I agree. Custom modes were my #1 favourite feature on the one camera I've loved most for ergonomics - the Lumix GH2.

In my case, I set them for style/subjects: square b&w (A-priority), 3:2 b&w (A-priority, more contrasty "film emulation", 3 frames used for HDR bracketing), 16:9 (Manual, default shutter speed around 1/15s, pseudo-provia, 5 frames used for HDR bracketing).

That's two kinds of jobbing walking-around-shooting-trees modes nailed and one long-exposure vista. Primary reason for the choice was that when I had dSLRs, the one thing I hated most was the sore thumb from cranking the shutter-speed between 1/125 and 30s or bulb and back when changing scene/visualization.

The Sony RX100 also has custom settings. Since the RX100 is my sea kayaking and camping camera and I always try to schedule a trip during the Perseid meteor shower, I have one memory setting for meteors (15 sec, f/2.8, daylight white balance, infinity focus, etc.) and another for daylight photography from a bouncy boat (shutter priority at 1/500 sec, auto exposure, auto focus, auto ISO, etc.). A handy thing about the RX100 is that I can always modify the memorized settings on the fly, so for example if the lighting calls for it and I'm shooting wide angle from my kayak, I can easily change the shutter speed from the default 1/500 sec to 1/250 sec.

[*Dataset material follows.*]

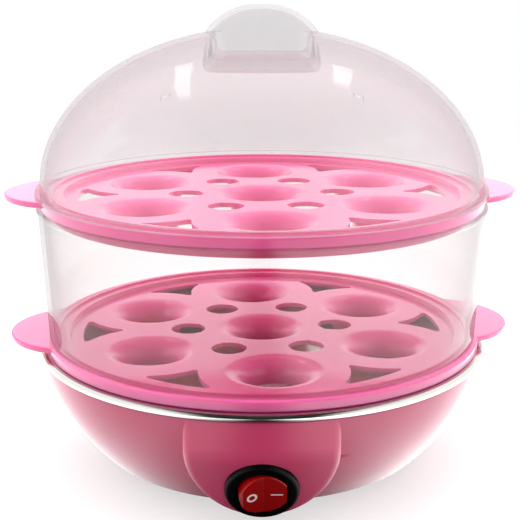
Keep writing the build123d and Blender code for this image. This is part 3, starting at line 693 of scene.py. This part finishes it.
class BuildWall(bpy.types.Operator):
    """Turn the clear wall of the lower tier"""
    bl_idname = "egg_boiler.wall"
    bl_label = "Clear wall"

    def execute(self, context):
        wall = context.scene.egg_boiler_wall
        look = context.scene.egg_boiler_clear
        low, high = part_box("clear_wall")
        top_radius = high.x - wall.bead
        bead_radius = top_radius + wall.bead
        foot_middle = (wall.foot_radius - wall.thickness / 2, low.z)
        corners = [(wall.foot_radius, low.z), (top_radius, high.z - wall.bead_height),
                   (bead_radius, high.z - wall.bead_height / 2), (bead_radius, high.z),
                   (top_radius - wall.thickness, high.z),
                   (wall.foot_radius - wall.thickness, low.z)]
        outline = rounded([foot_middle, *corners, foot_middle], [wall.edge_bend] * len(corners))
        clear = clear_plastic("wall_clear", look, look.wall_haze, look.wall_tint, look.wall_milk)
        piece = turned("clear_wall_shell", outline[:-1], wall.segments, clear)
        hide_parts("clear_wall")
        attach(piece, "wall")
        return {"FINISHED"}


class DressLid(bpy.types.Operator):
    """Finish the domed lid"""
    bl_idname = "egg_boiler.lid"
    bl_label = "Domed lid"

    def execute(self, context):
        look = context.scene.egg_boiler_clear
        milky = clear_plastic("lid_milky", look, look.lid_haze, look.lid_tint, look.lid_milk)
        paint("dome_lid", milky)
        return {"FINISHED"}


def ring_mesh(name, radius, stroke, height):
    """Flat ring, the off mark."""
    angles = [2 * pi * i / OFF_STEPS for i in range(OFF_STEPS)]
    mark = bmesh.new()
    inner_low, outer_low, inner_high, outer_high = [
        [mark.verts.new((r * cos(angle), r * sin(angle), z)) for angle in angles]
        for z in (0, height) for r in (radius - stroke / 2, radius + stroke / 2)
    ]
    for first, second in ((outer_low, inner_low), (inner_low, inner_high),
                          (inner_high, outer_high), (outer_high, outer_low)):
        for i in range(OFF_STEPS):
            j = (i + 1) % OFF_STEPS
            mark.faces.new((first[i], first[j], second[j], second[i]))
    return closed(mark, bpy.data.meshes.new(name))


def bar_mesh(name, bar_length, stroke, height):
    """Flat bar with round ends, the on mark."""
    radius = stroke / 2
    outline = []
    for side, start in ((1, -pi / 2), (-1, pi / 2)):
        for i in range(ON_STEPS + 1):
            angle = start + pi * i / ON_STEPS
            outline.append((side * (bar_length / 2 - radius) + radius * cos(angle),
                            radius * sin(angle)))
    mark = bmesh.new()
    low = [mark.verts.new((x, y, 0)) for x, y in outline]
    high = [mark.verts.new((x, y, height)) for x, y in outline]
    mark.faces.new(low[::-1])
    mark.faces.new(high)
    for i in range(len(outline)):
        j = (i + 1) % len(outline)
        mark.faces.new((low[i], low[j], high[j], high[i]))
    return closed(mark, bpy.data.meshes.new(name))


class DressSwitch(bpy.types.Operator):
    """Finish the round switch and print its off and on marks"""
    bl_idname = "egg_boiler.switch"
    bl_label = "Round switch"

    def execute(self, context):
        marks = context.scene.egg_boiler_marks
        for node, finish in SWITCH_FINISHES.items():
            paint(node, plain_finish(finish))
        white = plain_finish("mark_print")
        hinge = next(j for j in frame["joints"] if j["child"] == "rocker")
        up = -Vector(hinge["axis"])
        across = Vector((1, 0, 0))
        out = across.cross(up)
        half_swing = radians(hinge["range_deg"][1]) / 2
        rest = Matrix.Rotation(half_swing, 4, up)
        pivot = Vector(hinge["pos_m"])
        lift = marks.crown + marks.spread * tan(marks.tilt) - marks.print_sink
        for name, side, mesh in (
            ("off_mark", -1,
             ring_mesh("off_mark", marks.off_radius, marks.off_stroke, marks.print_height)),
            ("on_mark", 1,
             bar_mesh("on_mark", marks.on_length, marks.on_stroke, marks.print_height)),
        ):
            lean = Matrix.Rotation(-side * marks.tilt, 4, up)
            basis = Matrix((lean @ across, up, lean @ out)).transposed().to_4x4()
            centre = across * side * marks.spread + out * lift
            mesh.transform(Matrix.Translation(pivot) @ rest @ Matrix.Translation(centre) @ basis)
            mesh.materials.append(white)
            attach(piece_from(name, mesh), "rocker")
        return {"FINISHED"}


class DressInside(bpy.types.Operator):
    """Finish the heater, the thermostat, the fuse, the terminal block and the cord's entry"""
    bl_idname = "egg_boiler.inside"
    bl_label = "Heater and wiring"

    def execute(self, context):
        for finish, nodes in INSIDE_FINISHES.items():
            material = plain_finish(finish)
            for node in nodes:
                paint(node, material)
        return {"FINISHED"}


# ---------------------------------------------------------------- stage
SENSOR_WIDTH = 36  # millimetres
LENS_SHIFT = -0.0037  # in widths of the picture
NEAREST_SEEN = 0.01  # metres
FLOOR_ROUGHNESS = 0.7
FLOOR_MIRRORED = (0.01, 0.01, 0.01)  # colour of the floor in glossy faces

# Between these limits of a direction's own X, Y or Z a part of the room lights up.
LIT_FRONT = (-0.95, -0.1)  # Y, for matt faces
LIT_TOP = (0.2, 0.9)  # Z, for matt faces
MIRRORED_SIDE = (0.35, 0.75)  # X to either side, in glossy faces
MIRRORED_BACK = (0.0, 0.5)  # Y, in glossy faces
MIRRORED_FRONT_SHARE = 0.02  # what is left of the mirrored room's light at the front

STRIP_DISTANCE = 1.0  # metres from the place where the strip light mirrors in the lid
STRIP_LIGHTS = (
    # name, place on the lid, direction to the light, direction of its height, width, height
    ("left_strip", (-0.025, -0.046, 0.138), (-0.333, 0.493, 0.803), (-0.116, -0.412, 0.209),
     0.075, 0.48),
    ("right_strip", (0.025, -0.046, 0.138), (0.319, 0.560, 0.765), (0.067, -0.223, 0.137),
     0.088, 0.27),
)


def softbox(name, target, way, along, width, height, radiance):
    """Rectangular soft light that faces a point, with its height along a given direction."""
    light = bpy.data.lights.new(name, "AREA")
    light.shape = "RECTANGLE"
    light.size = width
    light.size_y = height
    light.energy = radiance * pi * width * height  # an area light's power for that radiance
    holder = bpy.data.objects.new(name, light)
    back = Vector(way).normalized()
    across = Vector(along).cross(back).normalized()
    turn = Matrix((across, back.cross(across), back)).transposed().to_4x4()
    holder.matrix_world = Matrix.Translation(Vector(target) + back * STRIP_DISTANCE) @ turn
    holder.visible_camera = False
    bpy.context.scene.collection.objects.link(holder)


def floor_finish(studio):
    """White floor that fades into the room with distance.

    To the camera it glows evenly. In glossy faces it is dark below the object and bright to the
    left and right.
    """
    material, tree, output = new_material("floor_white")
    matt = principled(tree, Roughness=FLOOR_ROUGHNESS)
    clear = tree.nodes.new("ShaderNodeBsdfTransparent")
    glow = tree.nodes.new("ShaderNodeEmission")
    lit = tree.nodes.new("ShaderNodeAddShader")
    rays = tree.nodes.new("ShaderNodeLightPath")
    place = tree.nodes.new("ShaderNodeTexCoord")
    split = tree.nodes.new("ShaderNodeSeparateXYZ")
    away = tree.nodes.new("ShaderNodeVectorMath")
    away.operation = "LENGTH"
    tree.links.new(place.outputs["Object"], split.inputs[0])
    tree.links.new(place.outputs["Object"], away.inputs[0])
    base = blended(tree, rays.outputs["Is Glossy Ray"], studio.floor_colour, FLOOR_MIRRORED)
    tree.links.new(base, matt.inputs["Base Color"])
    aside = fade(tree, calculate(tree, "ABSOLUTE", split.outputs["X"]),
                 (studio.glow_start, studio.glow_full), 0, studio.side_glow)
    lean = fade(tree, split.outputs["X"], (-studio.glow_start, studio.glow_start),
                1, studio.right_gain)
    mirrored = calculate(tree, "MULTIPLY", rays.outputs["Is Glossy Ray"],
                         calculate(tree, "MULTIPLY", aside, lean))
    seen = calculate(tree, "MULTIPLY", rays.outputs["Is Camera Ray"], studio.floor_glow)
    tree.links.new(calculate(tree, "ADD", seen, mirrored), glow.inputs["Strength"])
    tree.links.new(matt.outputs[0], lit.inputs[0])
    tree.links.new(glow.outputs[0], lit.inputs[1])
    faded = fade(tree, away.outputs["Value"], (studio.floor_hold, studio.floor_reach), 0, 1)
    whole = mixed(tree, faded, lit.outputs[0], clear.outputs[0])
    tree.links.new(whole, output.inputs["Surface"])
    return material


def lay_floor(studio):
    """The floor, just below the feet."""
    half = studio.floor_reach
    mesh = bpy.data.meshes.new("studio_floor")
    mesh.from_pydata([(x * half, y * half, -studio.floor_drop)
                      for x, y in ((-1, -1), (1, -1), (1, 1), (-1, 1))],
                     [], [(0, 1, 2, 3)])
    mesh.materials.append(floor_finish(studio))
    piece_from("studio_floor", mesh)


def room(studio):
    """White room.

    Its light on matt faces is weak from the front and stronger from overhead. Glossy faces mirror
    its sides and its back. To the camera it is plain white.
    """
    world = bpy.data.worlds.new("studio_room")
    bpy.context.scene.world = world
    world.use_nodes = True
    tree = world.node_tree
    tree.nodes.clear()
    output = tree.nodes.new("ShaderNodeOutputWorld")
    light = tree.nodes.new("ShaderNodeBackground")
    light.inputs["Color"].default_value = (1, 1, 1, 1)
    rays = tree.nodes.new("ShaderNodeLightPath")
    way = tree.nodes.new("ShaderNodeTexCoord")
    split = tree.nodes.new("ShaderNodeSeparateXYZ")
    tree.links.new(way.outputs["Generated"], split.inputs[0])
    front = fade(tree, split.outputs["Y"], LIT_FRONT, studio.front_light, 1)
    top = fade(tree, split.outputs["Z"], LIT_TOP, 1, studio.top_light)
    lit = calculate(tree, "MULTIPLY", calculate(tree, "MULTIPLY", front, top), studio.room_light)
    aside = fade(tree, calculate(tree, "ABSOLUTE", split.outputs["X"]), MIRRORED_SIDE, 0, 1)
    behind = fade(tree, split.outputs["Y"], MIRRORED_BACK, MIRRORED_FRONT_SHARE, 1)
    mirrored = calculate(tree, "MULTIPLY", calculate(tree, "MAXIMUM", aside, behind),
                         studio.mirror_light)
    shown = chosen(tree, rays.outputs["Is Glossy Ray"], lit, mirrored)
    tree.links.new(chosen(tree, rays.outputs["Is Camera Ray"], shown, 1),
                   light.inputs["Strength"])
    tree.links.new(light.outputs[0], output.inputs["Surface"])


def place_camera(studio):
    """The camera, in front of the object and looking down at it."""
    camera = bpy.data.cameras.new("camera")
    camera.sensor_width = SENSOR_WIDTH
    camera.lens = camera.sensor_width * studio.focal / PICTURE_WIDTH
    camera.shift_x = LENS_SHIFT
    camera.clip_start = NEAREST_SEEN
    holder = bpy.data.objects.new("camera", camera)
    holder.location = (0, -studio.distance, studio.height)
    holder.rotation_euler = (pi / 2 - studio.pitch, 0, 0)
    bpy.context.scene.collection.objects.link(holder)
    bpy.context.scene.camera = holder


class BuildStage(bpy.types.Operator):
    """Set up the floor, the camera, the lights and the room"""
    bl_idname = "egg_boiler.stage"
    bl_label = "Studio"

    def execute(self, context):
        studio = context.scene.egg_boiler_studio
        context.scene.view_settings.view_transform = "Standard"
        lay_floor(studio)
        place_camera(studio)
        for strip in STRIP_LIGHTS:
            softbox(*strip, studio.strip_glare)
        room(studio)
        return {"FINISHED"}


# ---------------------------------------------------------------- add-on
SETTINGS = (
    ("egg_boiler_plastic", PlasticLook),
    ("egg_boiler_clear", ClearLook),
    ("egg_boiler_wall", WallSizes),
    ("egg_boiler_dish", DishSizes),
    ("egg_boiler_marks", SwitchMarks),
    ("egg_boiler_studio", StudioSetup),
)
OPERATORS = (
    BuildStage, DressHousing, DressTrays, BuildDish, BuildWall, DressLid, DressSwitch, DressInside,
)


class EggBoilerPanel(bpy.types.Panel):
    """Sizes, colours and steps of the egg boiler"""
    bl_idname = "VIEW3D_PT_egg_boiler"
    bl_label = "Egg boiler"
    bl_space_type = "VIEW_3D"
    bl_region_type = "UI"
    bl_category = "Egg boiler"

    def draw(self, context):
        for group, kind in SETTINGS:
            box = self.layout.box()
            for label in kind.__annotations__:
                box.prop(getattr(context.scene, group), label)
        for operator in OPERATORS:
            self.layout.operator(operator.bl_idname)


def register():
    for group, kind in SETTINGS:
        bpy.utils.register_class(kind)
        setattr(bpy.types.Scene, group, PointerProperty(type=kind))
    for kind in (*OPERATORS, EggBoilerPanel):
        bpy.utils.register_class(kind)


def unregister():
    for kind in (EggBoilerPanel, *reversed(OPERATORS)):
        bpy.utils.unregister_class(kind)
    for group, kind in reversed(SETTINGS):
        delattr(bpy.types.Scene, group)
        bpy.utils.unregister_class(kind)


def main():
    register()
    for operator in OPERATORS:
        area, action = operator.bl_idname.split(".")
        getattr(getattr(bpy.ops, area), action)()


if __name__ == "__main__":
    main()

I have an Olympus OM-D E-M5 MkII. I have set some custom functions. When new firmware is issued, it wipes out one's custom functions (assigned to Fn buttons). I have to go back to e-mails from Oly tech-support to re-set them. Does anyone know: If I were to save my settings as a Custom Setting, as advocated in the article, do the Custom Settings survive a firmware update?
(I've been avoiding firmware updates because re-setting everything is too much trouble. But now Olympus has a major firmware 2.0 coming for my camera, and some of the new capabilities will be important.)